>> begin INPUT RECORDS
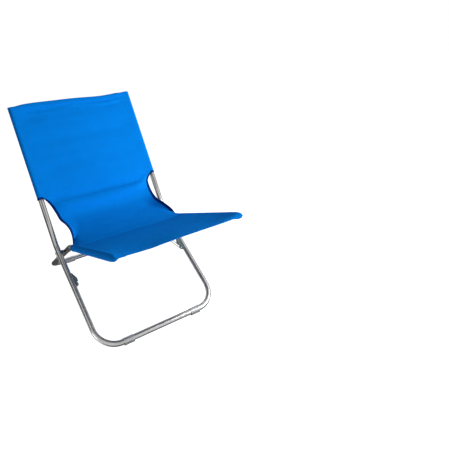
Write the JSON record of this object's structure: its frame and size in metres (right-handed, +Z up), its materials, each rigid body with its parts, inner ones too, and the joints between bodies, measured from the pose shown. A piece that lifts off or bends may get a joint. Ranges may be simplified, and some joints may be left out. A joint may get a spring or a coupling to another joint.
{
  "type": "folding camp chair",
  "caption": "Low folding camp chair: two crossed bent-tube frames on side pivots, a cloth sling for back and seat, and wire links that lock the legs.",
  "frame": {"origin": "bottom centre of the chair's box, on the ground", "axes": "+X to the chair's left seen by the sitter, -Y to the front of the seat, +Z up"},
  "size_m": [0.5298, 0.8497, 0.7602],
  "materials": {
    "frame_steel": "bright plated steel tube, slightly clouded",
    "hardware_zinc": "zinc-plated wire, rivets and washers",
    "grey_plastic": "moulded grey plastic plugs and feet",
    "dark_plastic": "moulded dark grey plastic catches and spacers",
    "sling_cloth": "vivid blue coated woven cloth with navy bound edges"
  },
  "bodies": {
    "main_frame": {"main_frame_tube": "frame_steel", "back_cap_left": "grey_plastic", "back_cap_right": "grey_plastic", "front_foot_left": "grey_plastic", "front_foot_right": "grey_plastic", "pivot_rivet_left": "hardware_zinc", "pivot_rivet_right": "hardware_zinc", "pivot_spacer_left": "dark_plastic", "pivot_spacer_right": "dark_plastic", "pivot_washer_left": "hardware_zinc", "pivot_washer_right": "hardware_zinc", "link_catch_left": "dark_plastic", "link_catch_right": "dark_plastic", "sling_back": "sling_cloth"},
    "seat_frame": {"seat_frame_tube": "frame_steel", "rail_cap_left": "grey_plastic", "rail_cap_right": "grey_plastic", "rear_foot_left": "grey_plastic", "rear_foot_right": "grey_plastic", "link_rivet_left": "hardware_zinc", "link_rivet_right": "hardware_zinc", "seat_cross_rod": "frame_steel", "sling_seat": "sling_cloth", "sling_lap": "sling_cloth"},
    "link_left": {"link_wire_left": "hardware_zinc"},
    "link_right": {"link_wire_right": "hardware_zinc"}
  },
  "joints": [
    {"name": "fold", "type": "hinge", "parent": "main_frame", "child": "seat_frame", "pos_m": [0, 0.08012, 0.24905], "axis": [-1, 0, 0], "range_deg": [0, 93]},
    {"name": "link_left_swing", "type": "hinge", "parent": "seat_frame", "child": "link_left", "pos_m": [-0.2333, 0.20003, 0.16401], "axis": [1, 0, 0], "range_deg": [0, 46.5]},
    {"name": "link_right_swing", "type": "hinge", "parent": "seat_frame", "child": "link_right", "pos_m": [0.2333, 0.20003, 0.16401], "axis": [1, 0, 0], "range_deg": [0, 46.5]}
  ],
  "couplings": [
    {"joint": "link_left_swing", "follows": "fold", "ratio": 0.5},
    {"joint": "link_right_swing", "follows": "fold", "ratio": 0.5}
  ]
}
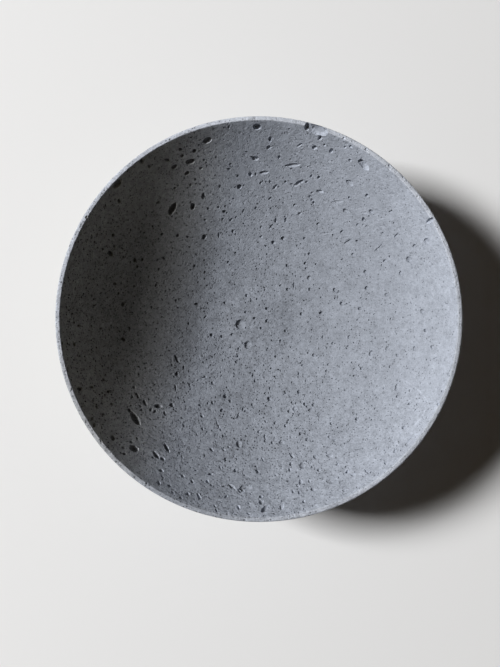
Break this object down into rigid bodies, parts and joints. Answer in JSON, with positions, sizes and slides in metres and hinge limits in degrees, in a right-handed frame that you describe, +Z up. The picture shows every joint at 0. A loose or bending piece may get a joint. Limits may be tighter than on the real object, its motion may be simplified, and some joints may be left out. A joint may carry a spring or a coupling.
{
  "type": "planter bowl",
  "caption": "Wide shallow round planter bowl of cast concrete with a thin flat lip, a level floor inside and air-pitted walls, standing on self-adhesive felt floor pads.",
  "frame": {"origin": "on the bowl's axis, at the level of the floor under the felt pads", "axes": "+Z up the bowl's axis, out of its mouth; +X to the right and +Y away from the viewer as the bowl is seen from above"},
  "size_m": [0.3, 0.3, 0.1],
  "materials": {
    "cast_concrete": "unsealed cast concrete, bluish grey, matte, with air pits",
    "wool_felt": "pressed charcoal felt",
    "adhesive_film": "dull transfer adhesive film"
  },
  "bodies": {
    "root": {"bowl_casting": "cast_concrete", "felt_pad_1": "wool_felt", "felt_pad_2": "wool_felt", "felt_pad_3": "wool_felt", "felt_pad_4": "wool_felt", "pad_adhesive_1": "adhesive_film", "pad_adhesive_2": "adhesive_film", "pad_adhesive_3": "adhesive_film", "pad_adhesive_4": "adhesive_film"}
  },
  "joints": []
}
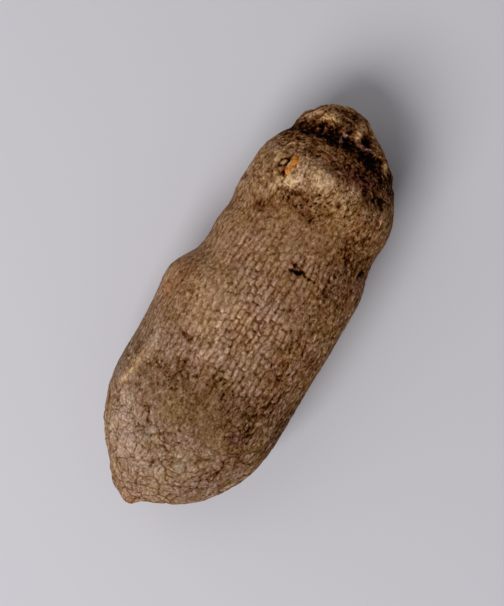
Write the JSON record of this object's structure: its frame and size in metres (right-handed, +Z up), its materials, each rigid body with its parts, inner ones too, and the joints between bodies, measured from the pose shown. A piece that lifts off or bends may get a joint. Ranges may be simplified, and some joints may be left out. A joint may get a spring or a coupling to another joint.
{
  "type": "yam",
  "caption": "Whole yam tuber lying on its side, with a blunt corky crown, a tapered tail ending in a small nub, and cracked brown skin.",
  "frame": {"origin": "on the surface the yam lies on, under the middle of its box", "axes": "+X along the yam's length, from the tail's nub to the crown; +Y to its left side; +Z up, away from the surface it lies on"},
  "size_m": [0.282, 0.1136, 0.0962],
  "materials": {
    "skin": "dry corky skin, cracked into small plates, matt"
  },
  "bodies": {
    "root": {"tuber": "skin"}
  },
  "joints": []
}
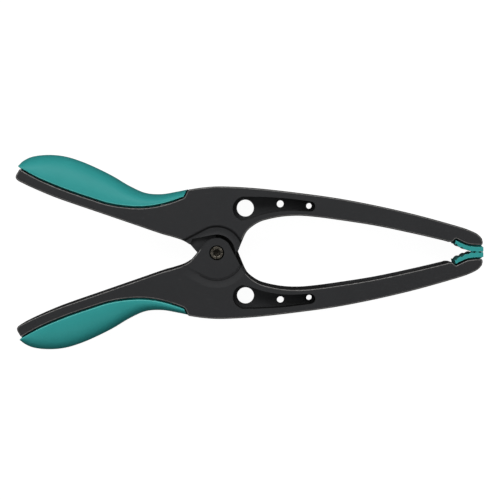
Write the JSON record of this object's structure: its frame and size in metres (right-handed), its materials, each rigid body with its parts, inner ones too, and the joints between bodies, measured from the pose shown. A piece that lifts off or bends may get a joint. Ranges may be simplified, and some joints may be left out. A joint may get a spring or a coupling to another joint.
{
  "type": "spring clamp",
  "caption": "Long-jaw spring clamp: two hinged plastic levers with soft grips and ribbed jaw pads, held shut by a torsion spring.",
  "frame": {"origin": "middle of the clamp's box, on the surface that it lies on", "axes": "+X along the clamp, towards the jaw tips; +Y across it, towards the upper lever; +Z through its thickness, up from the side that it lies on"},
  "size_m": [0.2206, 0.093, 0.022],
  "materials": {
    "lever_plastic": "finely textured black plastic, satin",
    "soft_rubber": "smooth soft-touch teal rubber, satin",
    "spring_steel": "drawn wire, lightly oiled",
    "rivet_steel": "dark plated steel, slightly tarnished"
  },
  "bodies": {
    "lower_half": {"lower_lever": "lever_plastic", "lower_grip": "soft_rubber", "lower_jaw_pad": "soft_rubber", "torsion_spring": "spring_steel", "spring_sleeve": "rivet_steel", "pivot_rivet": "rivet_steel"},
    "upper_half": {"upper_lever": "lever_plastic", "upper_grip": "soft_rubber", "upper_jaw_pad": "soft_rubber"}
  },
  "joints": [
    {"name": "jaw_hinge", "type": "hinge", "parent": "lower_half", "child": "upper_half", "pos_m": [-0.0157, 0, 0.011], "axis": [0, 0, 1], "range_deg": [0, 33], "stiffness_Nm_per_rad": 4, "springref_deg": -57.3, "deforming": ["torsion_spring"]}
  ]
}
>> end INPUT RECORDS
Print all of the data exactly as it was given.

TASK RESPONSE:
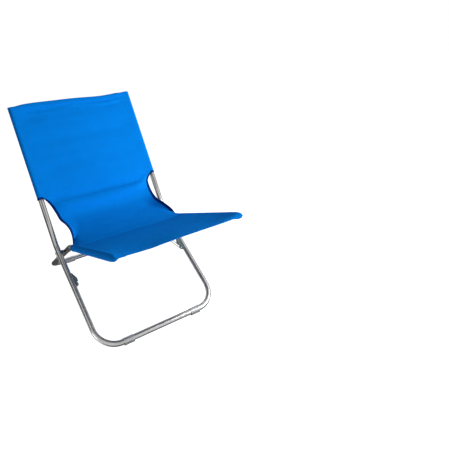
Write the JSON record of this object's structure: its frame and size in metres (right-handed, +Z up), its materials, each rigid body with its parts, inner ones too, and the joints between bodies, measured from the pose shown. A piece that lifts off or bends may get a joint. Ranges may be simplified, and some joints may be left out. A joint may get a spring or a coupling to another joint.
{
  "type": "folding camp chair",
  "caption": "Low folding camp chair: two crossed bent-tube frames on side pivots, a cloth sling for back and seat, and wire links that lock the legs.",
  "frame": {"origin": "bottom centre of the chair's box, on the ground", "axes": "+X to the chair's left seen by the sitter, -Y to the front of the seat, +Z up"},
  "size_m": [0.5298, 0.8497, 0.7602],
  "materials": {
    "frame_steel": "bright plated steel tube, slightly clouded",
    "hardware_zinc": "zinc-plated wire, rivets and washers",
    "grey_plastic": "moulded grey plastic plugs and feet",
    "dark_plastic": "moulded dark grey plastic catches and spacers",
    "sling_cloth": "vivid blue coated woven cloth with navy bound edges"
  },
  "bodies": {
    "main_frame": {"main_frame_tube": "frame_steel", "back_cap_left": "grey_plastic", "back_cap_right": "grey_plastic", "front_foot_left": "grey_plastic", "front_foot_right": "grey_plastic", "pivot_rivet_left": "hardware_zinc", "pivot_rivet_right": "hardware_zinc", "pivot_spacer_left": "dark_plastic", "pivot_spacer_right": "dark_plastic", "pivot_washer_left": "hardware_zinc", "pivot_washer_right": "hardware_zinc", "link_catch_left": "dark_plastic", "link_catch_right": "dark_plastic", "sling_back": "sling_cloth"},
    "seat_frame": {"seat_frame_tube": "frame_steel", "rail_cap_left": "grey_plastic", "rail_cap_right": "grey_plastic", "rear_foot_left": "grey_plastic", "rear_foot_right": "grey_plastic", "link_rivet_left": "hardware_zinc", "link_rivet_right": "hardware_zinc", "seat_cross_rod": "frame_steel", "sling_seat": "sling_cloth", "sling_lap": "sling_cloth"},
    "link_left": {"link_wire_left": "hardware_zinc"},
    "link_right": {"link_wire_right": "hardware_zinc"}
  },
  "joints": [
    {"name": "fold", "type": "hinge", "parent": "main_frame", "child": "seat_frame", "pos_m": [0, 0.08012, 0.24905], "axis": [-1, 0, 0], "range_deg": [0, 93]},
    {"name": "link_left_swing", "type": "hinge", "parent": "seat_frame", "child": "link_left", "pos_m": [-0.2333, 0.20003, 0.16401], "axis": [1, 0, 0], "range_deg": [0, 46.5]},
    {"name": "link_right_swing", "type": "hinge", "parent": "seat_frame", "child": "link_right", "pos_m": [0.2333, 0.20003, 0.16401], "axis": [1, 0, 0], "range_deg": [0, 46.5]}
  ],
  "couplings": [
    {"joint": "link_left_swing", "follows": "fold", "ratio": 0.5},
    {"joint": "link_right_swing", "follows": "fold", "ratio": 0.5}
  ]
}
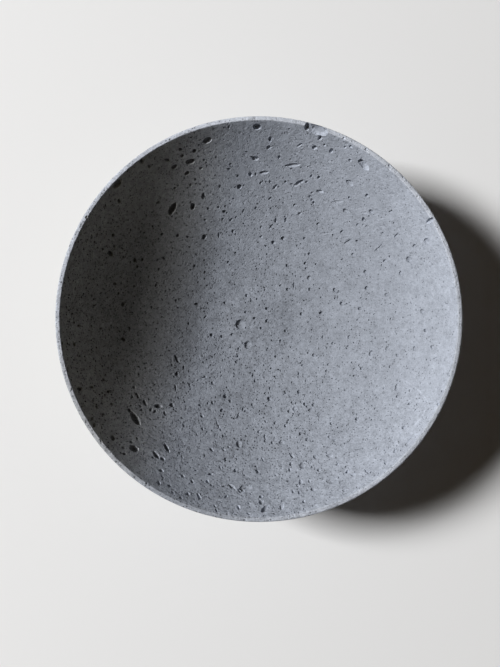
Break this object down into rigid bodies, parts and joints. Answer in JSON, with positions, sizes and slides in metres and hinge limits in degrees, in a right-handed frame that you describe, +Z up. The picture shows every joint at 0. A loose or bending piece may get a joint. Limits may be tighter than on the real object, its motion may be simplified, and some joints may be left out. A joint may carry a spring or a coupling.
{
  "type": "planter bowl",
  "caption": "Wide shallow round planter bowl of cast concrete with a thin flat lip, a level floor inside and air-pitted walls, standing on self-adhesive felt floor pads.",
  "frame": {"origin": "on the bowl's axis, at the level of the floor under the felt pads", "axes": "+Z up the bowl's axis, out of its mouth; +X to the right and +Y away from the viewer as the bowl is seen from above"},
  "size_m": [0.3, 0.3, 0.1],
  "materials": {
    "cast_concrete": "unsealed cast concrete, bluish grey, matte, with air pits",
    "wool_felt": "pressed charcoal felt",
    "adhesive_film": "dull transfer adhesive film"
  },
  "bodies": {
    "root": {"bowl_casting": "cast_concrete", "felt_pad_1": "wool_felt", "felt_pad_2": "wool_felt", "felt_pad_3": "wool_felt", "felt_pad_4": "wool_felt", "pad_adhesive_1": "adhesive_film", "pad_adhesive_2": "adhesive_film", "pad_adhesive_3": "adhesive_film", "pad_adhesive_4": "adhesive_film"}
  },
  "joints": []
}
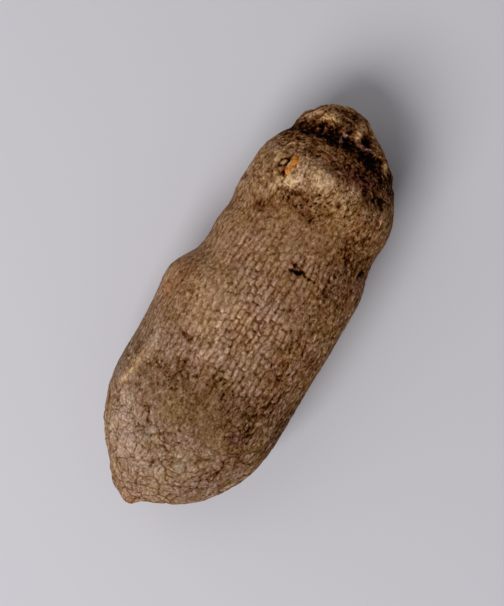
Write the JSON record of this object's structure: its frame and size in metres (right-handed, +Z up), its materials, each rigid body with its parts, inner ones too, and the joints between bodies, measured from the pose shown. A piece that lifts off or bends may get a joint. Ranges may be simplified, and some joints may be left out. A joint may get a spring or a coupling to another joint.
{
  "type": "yam",
  "caption": "Whole yam tuber lying on its side, with a blunt corky crown, a tapered tail ending in a small nub, and cracked brown skin.",
  "frame": {"origin": "on the surface the yam lies on, under the middle of its box", "axes": "+X along the yam's length, from the tail's nub to the crown; +Y to its left side; +Z up, away from the surface it lies on"},
  "size_m": [0.282, 0.1136, 0.0962],
  "materials": {
    "skin": "dry corky skin, cracked into small plates, matt"
  },
  "bodies": {
    "root": {"tuber": "skin"}
  },
  "joints": []
}
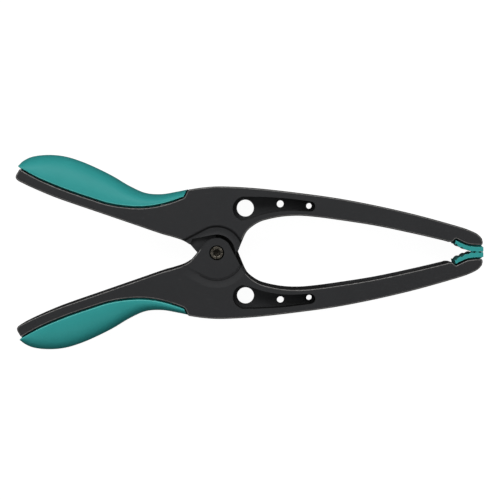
Write the JSON record of this object's structure: its frame and size in metres (right-handed), its materials, each rigid body with its parts, inner ones too, and the joints between bodies, measured from the pose shown. A piece that lifts off or bends may get a joint. Ranges may be simplified, and some joints may be left out. A joint may get a spring or a coupling to another joint.
{
  "type": "spring clamp",
  "caption": "Long-jaw spring clamp: two hinged plastic levers with soft grips and ribbed jaw pads, held shut by a torsion spring.",
  "frame": {"origin": "middle of the clamp's box, on the surface that it lies on", "axes": "+X along the clamp, towards the jaw tips; +Y across it, towards the upper lever; +Z through its thickness, up from the side that it lies on"},
  "size_m": [0.2206, 0.093, 0.022],
  "materials": {
    "lever_plastic": "finely textured black plastic, satin",
    "soft_rubber": "smooth soft-touch teal rubber, satin",
    "spring_steel": "drawn wire, lightly oiled",
    "rivet_steel": "dark plated steel, slightly tarnished"
  },
  "bodies": {
    "lower_half": {"lower_lever": "lever_plastic", "lower_grip": "soft_rubber", "lower_jaw_pad": "soft_rubber", "torsion_spring": "spring_steel", "spring_sleeve": "rivet_steel", "pivot_rivet": "rivet_steel"},
    "upper_half": {"upper_lever": "lever_plastic", "upper_grip": "soft_rubber", "upper_jaw_pad": "soft_rubber"}
  },
  "joints": [
    {"name": "jaw_hinge", "type": "hinge", "parent": "lower_half", "child": "upper_half", "pos_m": [-0.0157, 0, 0.011], "axis": [0, 0, 1], "range_deg": [0, 33], "stiffness_Nm_per_rad": 4, "springref_deg": -57.3, "deforming": ["torsion_spring"]}
  ]
}